According to a Times report, in a series of text conversations with workers, the farm owner pleaded for patience, blaming failing market prices, poor yields caused by pests and mold, and the inefficiency of the hired farm manager. “I am so broke right now,” Mike Womack, the owner texted.

Things got so bad that an Argentine couple was overjoyed at simply receiving $600 of the $6,500 they were owed from Womack. Five workers said they had reported Womack to California’s labor regulators, requesting $96,000.

Many workers feared leaving these inhumane conditions meant forfeiting the entire money, watching their years of extensive labor go down the drain.

Although most of these cases are not documented (since the mostly-illegal-immigrant workers are silent for fear of exposing their identities and getting reported to immigration authorities or having a gun pulled up on them), regulators see these unsightly conditions during their inspection.

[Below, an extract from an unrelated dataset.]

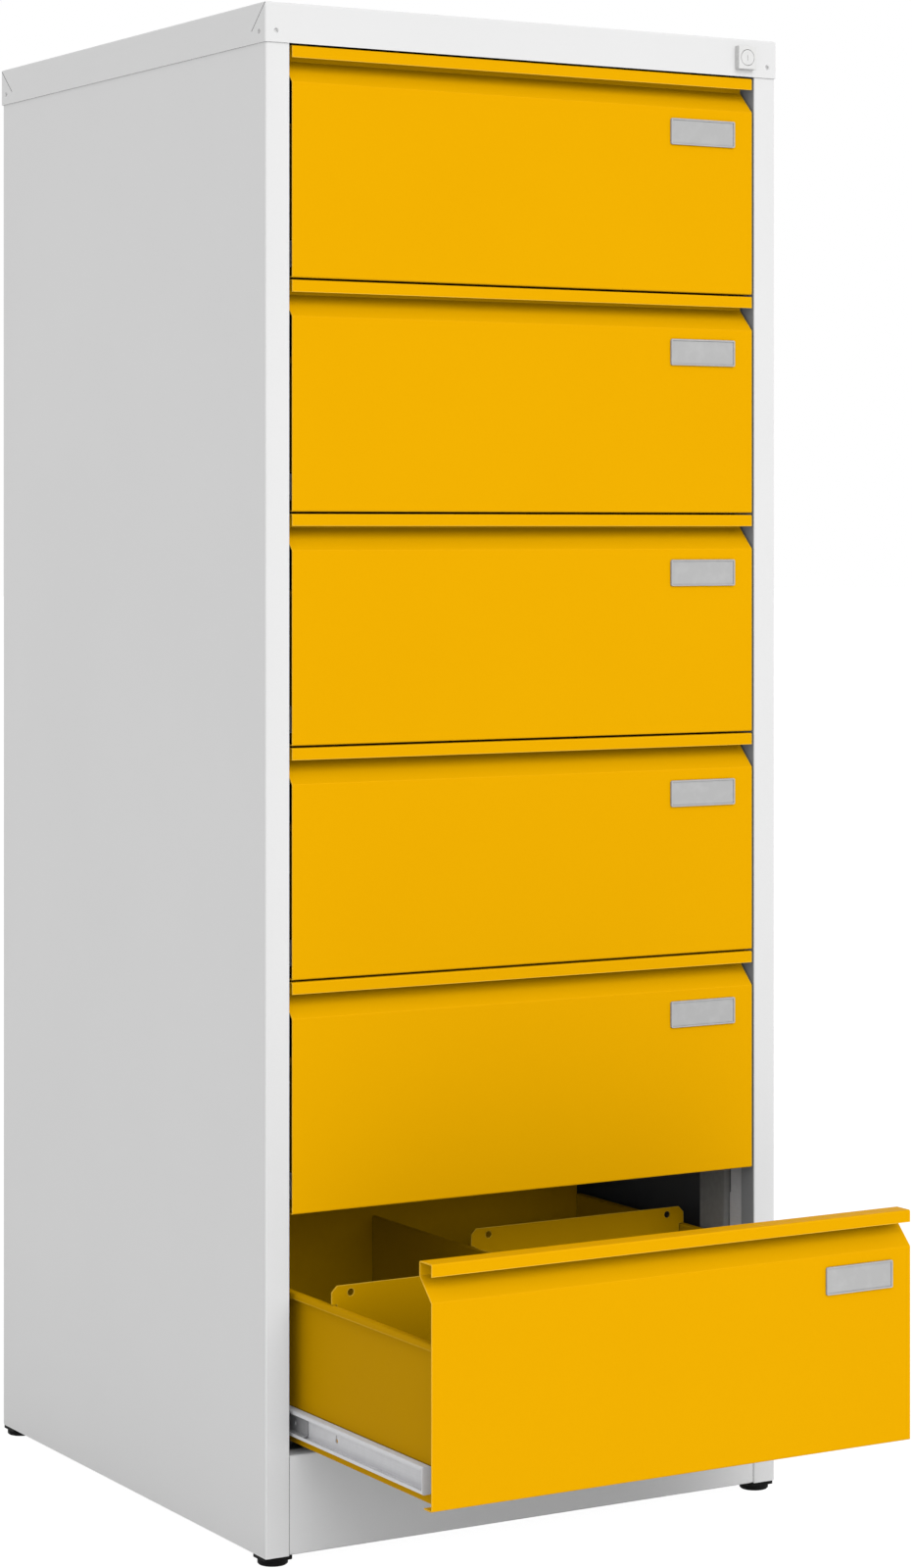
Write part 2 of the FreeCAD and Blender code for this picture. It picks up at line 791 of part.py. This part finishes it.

Cannabis control employees, meanwhile, say they are handicapped since cannabis regulations are silent on these labor concerns. Only recently, the Department of Cannabis Control acknowledged suspicion of human trafficking, violent threats, wage complaints, and poor housing. The agency promised protocols are currently set up for such referrals.

Withholding details of complaints received, the agency said such cases were confidential until investigations authenticate the claims. 

While reassuring workers of a well-regulated work environment, the licensing agency directed aggrieved complaints to the Department of Industrial Relations, the appropriate channel for addressing workers’ wages and compensation, as well as workplace safety. 

The agency encouraged workers to make reports to trigger action and that unpaid wage claims directed to the Industrial Relations Department must, by law, be settled in 4 1/2 months. But contrary to this claim, workers say they often wait much longer than what the Department promised.

One loophole in the law, which is unduly exploited, is that it allows a delay when it leads to “an equitable and just resolution.” About 50 percent of reported cases have been abandoned or withdrawn. Among the settled cases, six were in favor of workers, and others were resolved between the complaints and their employers, a situation legally referred to as an “equitable and just resolution.”